Eight men including Tornaghi and two women, aged 61 to 78, will find out on Wednesday whether a French appeals court approves the extradition requests, potentially paving the way for imprisonment in Italy / © AFP
A former member of left-wing Italian extremist group the Red Brigades exiled in France has said he "will not die in jail" in Italy ahead of a French court's decision this week on his extradition.
Sergio Tornaghi, 64, is wanted for his involvement in assassinations carried out by the Red Brigades who sowed chaos during the period in Italy known as the "Years of Lead" -- named after the number of bullets fired -- from the late 1960s to mid-1980s.
Ten people aged 61 to 78 -- eight men including Tornaghi and two women -- will find out on Wednesday whether a French appeals court approves the extradition requests, potentially paving the way for imprisonment in Italy.
"Who's going to benefit if we rot in jail in Italy?" said Tornaghi in an interview with AFP.
"Whatever happens, I'm not going to go off and die in jail in Italy.
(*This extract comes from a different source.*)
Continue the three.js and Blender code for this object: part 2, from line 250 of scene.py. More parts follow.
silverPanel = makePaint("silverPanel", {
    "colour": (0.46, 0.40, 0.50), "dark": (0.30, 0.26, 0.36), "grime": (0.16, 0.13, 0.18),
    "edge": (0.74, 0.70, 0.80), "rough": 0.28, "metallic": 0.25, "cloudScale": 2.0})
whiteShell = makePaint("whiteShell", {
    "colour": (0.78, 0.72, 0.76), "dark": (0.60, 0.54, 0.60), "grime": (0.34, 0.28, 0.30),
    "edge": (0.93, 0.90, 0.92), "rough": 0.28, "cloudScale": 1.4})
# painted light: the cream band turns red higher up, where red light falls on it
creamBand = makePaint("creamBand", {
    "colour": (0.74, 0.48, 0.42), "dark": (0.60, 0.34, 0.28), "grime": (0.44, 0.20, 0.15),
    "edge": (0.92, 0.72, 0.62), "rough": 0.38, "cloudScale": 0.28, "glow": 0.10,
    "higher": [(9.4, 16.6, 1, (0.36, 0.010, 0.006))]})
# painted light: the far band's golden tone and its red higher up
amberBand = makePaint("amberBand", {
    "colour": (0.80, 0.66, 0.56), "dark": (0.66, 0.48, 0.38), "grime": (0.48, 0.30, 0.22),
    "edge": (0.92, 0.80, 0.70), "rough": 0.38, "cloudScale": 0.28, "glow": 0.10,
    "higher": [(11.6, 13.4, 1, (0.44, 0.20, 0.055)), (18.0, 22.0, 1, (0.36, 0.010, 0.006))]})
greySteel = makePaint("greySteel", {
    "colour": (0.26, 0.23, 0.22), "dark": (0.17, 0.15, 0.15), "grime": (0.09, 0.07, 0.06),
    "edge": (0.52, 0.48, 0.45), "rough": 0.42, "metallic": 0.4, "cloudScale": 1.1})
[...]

Even if there is a favourable opinion for my extradition, I will die in France. I'll let you imagine what that means," added Tornaghi.
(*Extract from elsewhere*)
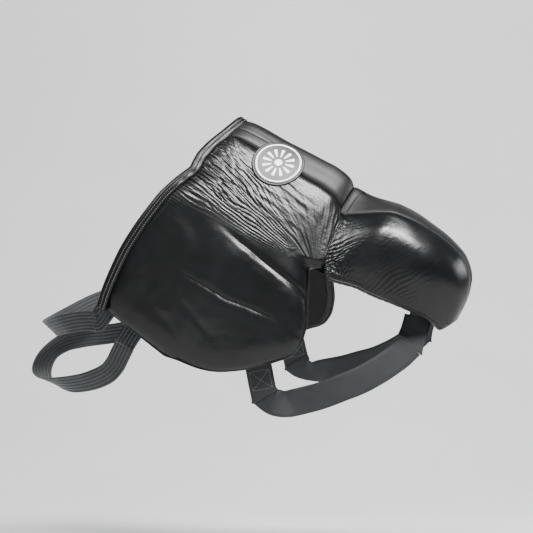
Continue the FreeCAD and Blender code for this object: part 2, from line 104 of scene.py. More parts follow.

Tornaghi, who was sentenced in his absence for being behind the murder of his factory's manager in the Milan underground in 1980, has up until now escaped from many years behind bars thanks to the so-called "Mitterrand Doctrine".
France has long served as a haven for Red Brigades figures under a policy set by former Socialist leader Francois Mitterrand, who offered them protection from extradition on the condition that they renounced violence and had not been accused of bloodshed.
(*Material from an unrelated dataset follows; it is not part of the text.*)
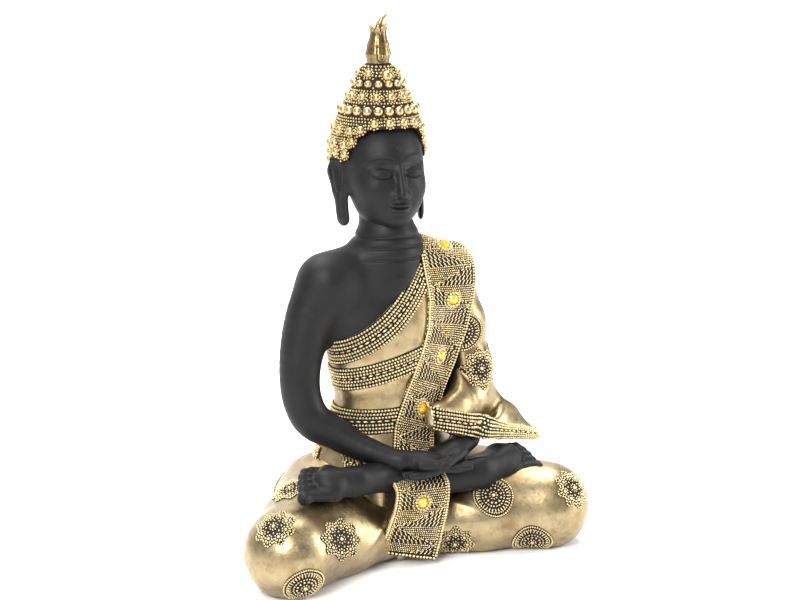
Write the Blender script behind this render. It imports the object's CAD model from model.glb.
"""Looks of the seated statue: sculpted castings, beaded trims and set stones around the CAD frame.

Shapes are worked out in millimetres in the row frame and turned into metres when a mesh is made.
"""
from math import ceil, cos, degrees, hypot, pi, radians, sin
import random

import bpy
import numpy as np
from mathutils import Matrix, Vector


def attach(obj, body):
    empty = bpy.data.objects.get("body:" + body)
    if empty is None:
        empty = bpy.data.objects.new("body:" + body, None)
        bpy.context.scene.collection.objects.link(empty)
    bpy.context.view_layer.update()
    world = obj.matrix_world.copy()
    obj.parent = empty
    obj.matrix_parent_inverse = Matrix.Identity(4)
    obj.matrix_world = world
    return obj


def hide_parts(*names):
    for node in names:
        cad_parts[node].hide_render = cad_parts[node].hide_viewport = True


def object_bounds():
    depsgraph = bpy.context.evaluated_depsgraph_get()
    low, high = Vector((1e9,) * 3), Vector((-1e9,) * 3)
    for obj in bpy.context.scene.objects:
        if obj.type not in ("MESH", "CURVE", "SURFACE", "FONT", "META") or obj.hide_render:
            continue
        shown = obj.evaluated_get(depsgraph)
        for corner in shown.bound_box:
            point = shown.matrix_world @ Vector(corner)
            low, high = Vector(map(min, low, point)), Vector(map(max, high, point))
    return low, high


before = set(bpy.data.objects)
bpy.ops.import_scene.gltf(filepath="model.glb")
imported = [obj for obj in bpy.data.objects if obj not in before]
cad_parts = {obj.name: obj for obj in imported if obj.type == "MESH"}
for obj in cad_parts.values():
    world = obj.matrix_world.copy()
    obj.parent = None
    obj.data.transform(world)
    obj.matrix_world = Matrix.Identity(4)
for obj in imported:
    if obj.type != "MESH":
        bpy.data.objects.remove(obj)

import openvdb
from mathutils import Vector
from mathutils.bvhtree import BVHTree

CAD_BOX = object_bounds()
MM = 0.001
random.seed(11)
LOW = [value / MM for value in CAD_BOX[0]]
HIGH = [value / MM for value in CAD_BOX[1]]
DETAIL = 1.0

# -------- distance fields
# Every field takes the columns (x, y, z) and returns signed distances in mm, negative inside.


def ball(p, c, r):
    return np.sqrt((p[0] - c[0]) ** 2 + (p[1] - c[1]) ** 2 + (p[2] - c[2]) ** 2) - r


def egg(p, c, r):
    x, y, z = ((p[i] - c[i]) / r[i] for i in range(3))
    inner = np.sqrt(x * x + y * y + z * z) + 1e-6
    slope = np.sqrt((x / r[0]) ** 2 + (y / r[1]) ** 2 + (z / r[2]) ** 2) + 1e-6
    return inner * (inner - 1.0) / slope


def cone(p, a, b):
    """Round-ended limb between a and b, each [x, y, z, radius]."""
    ab = [b[i] - a[i] for i in range(3)]
    length2 = sum(v * v for v in ab)
    along = sum((p[i] - a[i]) * ab[i] for i in range(3)) / length2
    t = np.clip(along, 0.0, 1.0)
    gap = sum((p[i] - a[i] - t * ab[i]) ** 2 for i in range(3))
    return np.sqrt(gap) - (a[3] + (b[3] - a[3]) * t)


def blend(a, b, k):
    """Smooth union."""
    h = np.maximum(k - np.abs(a - b), 0.0) / k
    return np.minimum(a, b) - h * h * k * 0.25


def carve(a, b, k):
    """a without b, with a rounded edge."""
    return -blend(-a, b, k)


def keep(a, b, k):
    """What a and b share, with a rounded edge."""
    return -blend(-a, -b, k)


def chain(p, path, k):
    d = cone(p, path[0], path[1])
    for i in range(1, len(path) - 1):
        d = blend(d, cone(p, path[i], path[i + 1]), k)
    return d


def bell(value, width):
    return np.exp(-(value / width) ** 2)


def smooth_lookup(value, knots):
    """Cosine-eased table: knots is a list of (place, result)."""
    places = np.array([k[0] for k in knots], np.float32)
    results = np.array([k[1] for k in knots], np.float32)
    index = np.clip(np.searchsorted(places, value) - 1, 0, len(places) - 2)
    t = np.clip((value - places[index]) / (places[index + 1] - places[index]), 0.0, 1.0)
    left = np.clip(index - 1, 0, len(places) - 1)
    right = np.clip(index + 2, 0, len(places) - 1)
    step = places[index + 1] - places[index]
    slope0 = (results[index + 1] - results[left]) / np.maximum(places[index + 1] - places[left], 1e-6) * step
    slope1 = (results[right] - results[index]) / np.maximum(places[right] - places[index], 1e-6) * step
    t2, t3 = t * t, t * t * t
    return ((2 * t3 - 3 * t2 + 1) * results[index] + (t3 - 2 * t2 + t) * slope0
            + (3 * t2 - 2 * t3) * results[index + 1] + (t3 - t2) * slope1)


# -------- meshes


def mesh_object(name, verts_mm, faces, smooth=True):
    mesh = bpy.data.meshes.new(name)
    verts = np.asarray(verts_mm, np.float32) * MM
    if isinstance(faces, np.ndarray):
        count, sides = faces.shape
        mesh.vertices.add(len(verts))
        mesh.vertices.foreach_set("co", verts.ravel())
        mesh.loops.add(count * sides)
        mesh.loops.foreach_set("vertex_index", faces.astype(np.int32).ravel())
        mesh.polygons.add(count)
        mesh.polygons.foreach_set("loop_start", np.arange(count, dtype=np.int32) * sides)
    else:
        mesh.from_pydata(verts.tolist(), [], faces)
    mesh.polygons.foreach_set("use_smooth", [smooth] * len(mesh.polygons))
    mesh.update(calc_edges=True)
    mesh.validate()
    piece = bpy.data.objects.new(name, mesh)
    bpy.context.collection.objects.link(piece)
    return piece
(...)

But last year President Emmanuel Macron gave his green light for the detention and potential extradition of ten sentenced former members of the Red Brigades or other armed groups, in a bid to remove a long-standing irritant in Franco-Italian ties.
- 'Never participated' -
The former Red Brigades member, who has lived in France for the last four decades where he has built a career in IT and had two daughters, maintains he is innocent.
Tornaghi said he belonged to the political branch of the ultra leftist group and handed out their leaflets but "never participated in any military organisation".
During Tornaghi's trial, magistrates tried over 90 people in three months and examined the full range of crimes -- including murder, kidnapping, kneecapping, heists, subversive propaganda -- allegedly committed by the Milan branch of the Red Brigades in the 1970s.
The decade in Italy was marked by violent social uprisings. Far-right groups carried out random terror attacks in public areas to maintain a "strategy of tension" in a bid to force the emergence of an authoritarian regime.
Meanwhile ultra-leftist revolutionary groups carried targeted assassinations against union members, magistrates, journalists, police officers and politicians.
The Red Brigades were the most notorious on the left and were blamed for hundreds of murders, including the kidnapping and killing of Christian Democrat leader and former premier Aldo Moro in 1978.
The "Years of Lead" left 360 dead and thousands of injured, and sparked 10,000 arrests and 5,000 sentences.
-'Road to justice'-
This is the political context of Mitterrand's decision, Tornaghi told AFP, who slammed Justice Minister Eric Dupond-Moretti for the "gross comparison" between him and his former associates to those who carried out the November 2015 terror attacks in Paris.
Dupond-Moretti had in a May 2021 radio interview asked if France would have accepted if the November 2015 terror attackers "had gone to live for 40 years in Italy".
But many in Italy believe the ten should face the Italian judiciary.
"The sentences can be discussed and criticised but they must always be respected," said Ambra Minervini, the vice-president of a victims rights' group and daughter of a judge assassinated in 1980 by the Red Brigades.
"The road to a justice worthy of its name can only end with the sentence being carried out," she added.
Tornaghi for his part is calling for an amnesty, a solution, he said, "that would allow old wounds to heal and to begin building a shared history".
"If we carry on cultivating hatred by calling for old fogies like me, we'll never get over it," Tornaghi said.